The chef has never hidden his desire to open his own restaurant. In 2005, he acquired a plot of land at the foot of the medieval city. The following year, he announced to the administration of the Hôtel de la cité — after 10 years — that he was leaving to work on his own. In 2006, the restaurant La Table de Franck Putelat opened its doors.

Now at the head of his own project, Franck proposes a menu in his image and dictated by emotions. Very marked by the Jura and now offered near the Mediterranean coast, the dishes of La Table ebb and flow between land and sea. The chef describes his cooking as fictional, but he likes to revisit the great classics of French cuisine. You can savour the Tarbouriech oyster tartare, the duck foie gras bouillabaisse, and the beef tenderloin that earned him his silver Bocuse.

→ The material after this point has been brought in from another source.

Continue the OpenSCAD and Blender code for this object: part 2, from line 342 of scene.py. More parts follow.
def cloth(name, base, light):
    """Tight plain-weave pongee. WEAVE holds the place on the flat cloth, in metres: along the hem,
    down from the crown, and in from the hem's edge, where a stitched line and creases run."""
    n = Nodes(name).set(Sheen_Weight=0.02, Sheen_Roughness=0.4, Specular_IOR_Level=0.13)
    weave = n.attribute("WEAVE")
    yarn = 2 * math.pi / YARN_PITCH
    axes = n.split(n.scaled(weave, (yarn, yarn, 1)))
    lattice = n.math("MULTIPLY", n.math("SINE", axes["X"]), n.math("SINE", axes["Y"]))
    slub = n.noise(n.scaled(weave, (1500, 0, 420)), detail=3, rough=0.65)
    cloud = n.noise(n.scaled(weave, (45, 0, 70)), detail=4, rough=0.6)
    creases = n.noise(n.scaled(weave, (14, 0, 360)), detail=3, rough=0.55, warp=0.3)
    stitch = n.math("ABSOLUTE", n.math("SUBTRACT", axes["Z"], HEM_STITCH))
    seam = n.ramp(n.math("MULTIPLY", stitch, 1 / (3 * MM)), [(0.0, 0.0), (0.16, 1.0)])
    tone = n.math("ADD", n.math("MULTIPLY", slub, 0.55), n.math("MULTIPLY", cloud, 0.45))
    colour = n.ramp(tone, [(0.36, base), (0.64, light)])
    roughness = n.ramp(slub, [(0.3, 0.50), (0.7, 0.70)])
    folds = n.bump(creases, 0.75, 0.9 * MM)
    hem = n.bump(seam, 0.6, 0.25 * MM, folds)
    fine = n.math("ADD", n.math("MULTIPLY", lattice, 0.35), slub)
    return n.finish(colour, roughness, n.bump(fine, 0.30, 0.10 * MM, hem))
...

One year after opening, La Table de Franck Putelat was awarded its first Michelin star. In 2012, the second one arrived. The following year, Franck opened a four-star hotel that provides guests with an enveloping experience. Despite the Michelin recognitions and an established reputation, Frank still keeps his second youthful goal in mind: to succeed in cooking competitions. In 2019, he entered the Meilleur Ouvrier de France competition for the fourth time. He finally brought the palm home and proudly wears the blue, white, and red collar at age 50.

Today, Franck Putelat does not hide his hope to see his restaurant receive a third Michelin star. To do so, the Jura chef finds inspiration in risk-taking figures. He cites avant-garde chef Paul Pairet, for his ability to define and redefine fashions, as well as the legendary and late Joël Robuchon, chef and entrepreneur extraordinaire.

Montrealers will have the chance to taste Franck Putelat’s cuisine on February 28 and 29 when the chef will be in the kitchens of Rosélys as part of the festival. At Rosélys, he will be reunited with a long-time friend, pastry chef Jean-Marc Guillot, who is also Meilleur Ouvrier de France. Franck invites you to come with an open mind to discover and be guided by his inventive cuisine.